All of the data below should be written out exactly.
● ● ● ●
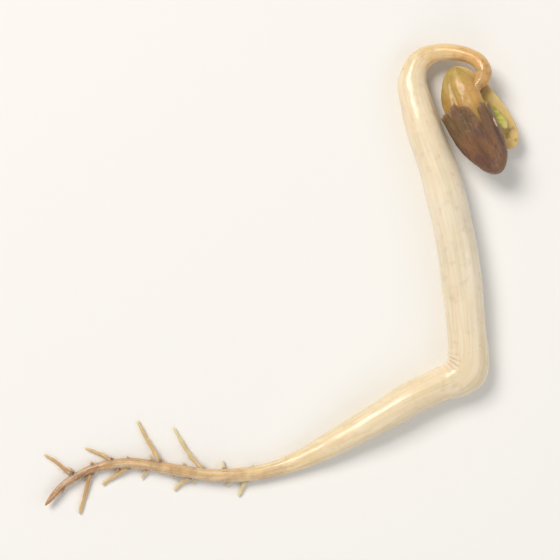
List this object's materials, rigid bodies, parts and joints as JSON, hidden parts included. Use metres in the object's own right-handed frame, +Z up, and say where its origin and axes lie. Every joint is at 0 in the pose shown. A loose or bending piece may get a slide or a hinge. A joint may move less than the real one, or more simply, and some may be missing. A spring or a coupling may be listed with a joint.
{
  "type": "mung bean sprout",
  "caption": "One mung bean sprout lying flat: pale thick stem with a hooked neck, bean head and sharp elbow, tapering into a thin root.",
  "frame": {"origin": "middle of the sprout's box, on the surface that it lies on", "axes": "+Z up from the surface; +Y along the long stretch of stem, from the elbow to the hooked neck; -X towards the root's tip"},
  "size_m": [0.0386, 0.0382, 0.004],
  "materials": {
    "stem_flesh": "satin",
    "seed_leaf_flesh": "satin",
    "leaf_bud_green": "satin",
    "seed_coat_skin": "satin"
  },
  "bodies": {
    "root": {"stem_and_root": "stem_flesh", "seed_leaf_upper": "seed_leaf_flesh", "seed_leaf_lower": "seed_leaf_flesh", "leaf_bud": "leaf_bud_green", "seed_coat": "seed_coat_skin"}
  },
  "joints": []
}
● ● ● ●
• **Exercise solution**:
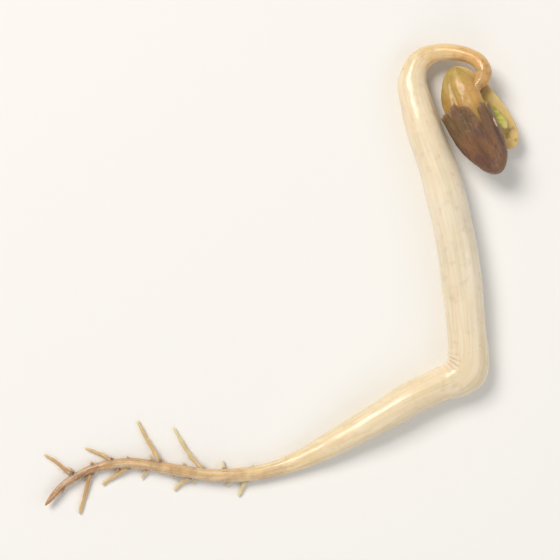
List this object's materials, rigid bodies, parts and joints as JSON, hidden parts included. Use metres in the object's own right-handed frame, +Z up, and say where its origin and axes lie. Every joint is at 0 in the pose shown. A loose or bending piece may get a slide or a hinge. A joint may move less than the real one, or more simply, and some may be missing. A spring or a coupling may be listed with a joint.
{
  "type": "mung bean sprout",
  "caption": "One mung bean sprout lying flat: pale thick stem with a hooked neck, bean head and sharp elbow, tapering into a thin root.",
  "frame": {"origin": "middle of the sprout's box, on the surface that it lies on", "axes": "+Z up from the surface; +Y along the long stretch of stem, from the elbow to the hooked neck; -X towards the root's tip"},
  "size_m": [0.0386, 0.0382, 0.004],
  "materials": {
    "stem_flesh": "satin",
    "seed_leaf_flesh": "satin",
    "leaf_bud_green": "satin",
    "seed_coat_skin": "satin"
  },
  "bodies": {
    "root": {"stem_and_root": "stem_flesh", "seed_leaf_upper": "seed_leaf_flesh", "seed_leaf_lower": "seed_leaf_flesh", "leaf_bud": "leaf_bud_green", "seed_coat": "seed_coat_skin"}
  },
  "joints": []
}